Discussions found on the web:
  1. Shek commented on Aug 4

    Grants is excellent.

  2. Empire commented on Aug 4

    My only concern is the day they announce the mandatory Use Your Savings To Bail Out Fannie Mae program.

  3. VennData commented on Aug 4

    While James Grant is engaging, analytical, thoughtful and entertaining American consumers will spend as much as the credit purveyors purvey to them ad infinitum.

  4. constantnormal commented on Aug 4

    Jim Grant, ever the incorrigible optimist, is a bit early with his predicted conversion of Americans from spenders to savers. Before the savings rate is forced to increase, it will have to go negative long enough to deplete what miniscule savings remain.

  5. Fifi commented on Aug 4

    Hopefully, Grant is right on raising savings and shrinking credit.

    This country has 2 deadly addictions: oil and credit. Sky-high prices are taking care of the first one slowly (and painfully) but surely. If the financial collapse takes care of the second, woohoo! That recession is shaping up to be the best thing to happen to us in a long time.

  6. shrek commented on Aug 4

    completely agree. credit and oil are like crack to the US. I dont know whether to laugh or cry when I see people rolling around in leased bently’s living in 6,000 houses with no equity. there a lot more people out there living like this than most people think. its going to be the upper incomes that are going to be hit the most. In two years from now I expect a large portion of thecountry to realize that there wealth is an illusion.

  7. RP commented on Aug 4

    We are headed in to the depression/bk abyss…

  8. JT commented on Aug 4

    I think that the U.S. in particular and to a lesser degree the G-7 nations have confused prosperity with material goods and consumption.
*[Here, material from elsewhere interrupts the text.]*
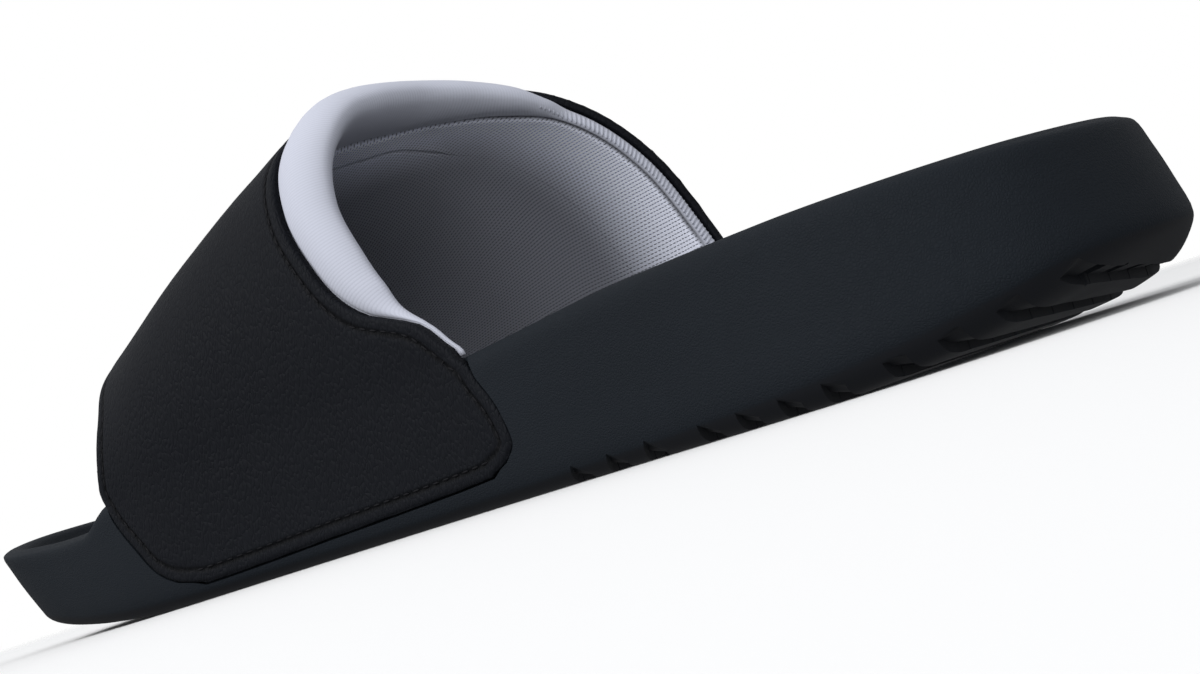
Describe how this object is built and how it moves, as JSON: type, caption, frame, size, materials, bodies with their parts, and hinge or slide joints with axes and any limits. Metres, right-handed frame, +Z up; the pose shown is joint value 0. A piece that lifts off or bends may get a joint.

On our most fundamental level, we are animals and we must consume to survive. The reality becomes what we consume going forward. I hope that our definition of prosperity changes a bit in the years to come. My parents were children in the depression. Prosperity for them was meal every night. Our prosperity going forward may be a McCoffee at $1.00 a cup and NOT $5.00 Grande Latte loaded. BTW – My dad at 85 years old kick my ass if I took him to Starbucks for coffee.

  9. Rational expectations commented on Aug 4

    Wonderful prose and persuasive logic. Spending will presumably depend on inflation/commodities prices. In real terms, Americans may already be spending less, but more of the dollars are going to buy (less of) the same things. There is also the tendency to spend that comes with inflation that will counteract saving.

    If oil prices come down, then perhaps Americans will be saving more. It depends on whether one believes in American exceptionalism (Americans are more prone to spend and borrow), or whether one believes in an individual-level business cycle (American consumers have been in an expansion mode, but now are in a recession). I favor the latter. There is too much faith in the “this time (or we Americans) its different”.

  10. Rational expectations commented on Aug 4

    Wonderful prose and persuasive logic. Spending will presumably depend on inflation/commodities prices. In real terms, Americans may already be spending less, but more of the dollars are going to buy (less of) the same things. There is also the tendency to spend that comes with inflation that will counteract saving.

    If oil prices come down, then perhaps Americans will be saving more. It depends on whether one believes in American exceptionalism (Americans are more prone to spend and borrow), or whether one believes in an individual-level business cycle (American consumers have been in an expansion mode, but now are in a recession). I favor the latter. There is too much faith in the “this time (or we Americans) its different”.

  11. Bruce Banister commented on Aug 4

    Since the basics are getting evermore expensive how is the average American supposed to save? Wages are not going up and the dollar won’t for long either.

  12. KnotRP commented on Aug 4

    Habits don’t change.
    What changes is credit availability.
    You cannot have a habit, if it’s not available.

  13. constantnormal commented on Aug 4

    “Since the basics are getting evermore expensive how is the average American supposed to save?”

    Pray that they don’t extinguish the penny.

  14. rational commented on Aug 4

    Since the basics are getting evermore expensive how is the average American supposed to save? Wages are not going up and the dollar won’t for long either.

    I think the key to this is what constitutes “basics?” People, when forced to live with less, will discover that they can live with lot less than a typical American family uses in daily life. I know, growing up in a “third world” country, we lived with lot less and still got a great education and lived happy lives. It is hard for one of us to define what is “basic” and “a luxury” for others; each has to figure that out for themselves. So long as the credit system was stretched to provide easy credit, most folks didn’t have to think about defining what their basics were. With liquidity crisis (in personal balance sheets) knocking at the door, each will discover what their basics are.

    IMHO, Americans have been building huge overcapacity in their personal lives. For example, buying larger homes than a generation ago, having more cars per person than a generation ago, etc. There is a lot of room for downsizing.

  15. rational commented on Aug 4

    rational expectations wrote:

    In real terms, Americans may already be spending less, but more of the dollars are going to buy (less of) the same things.

    I contend that Americans were spending a lot more the last few years and getting less. The biggest expenditure/possession of an average American is their home and the inflation in home prices meant that folks were paying a lot more in the last few years to get equal or lesser quality home than a decade or two ago. Our economic growth essentially consisted of selling each other inflated goods. The higher prices and the higher rate of transactions showed up as “higher economic activity” and masked the deterioration in buying power.

  16. Frank commented on Aug 4

    Hmmm, so does that mean banks will see their deposits grow by over $300 billion per year (assuming the unsophisticated saver simply stashes their cash in a bank savings or checking account)?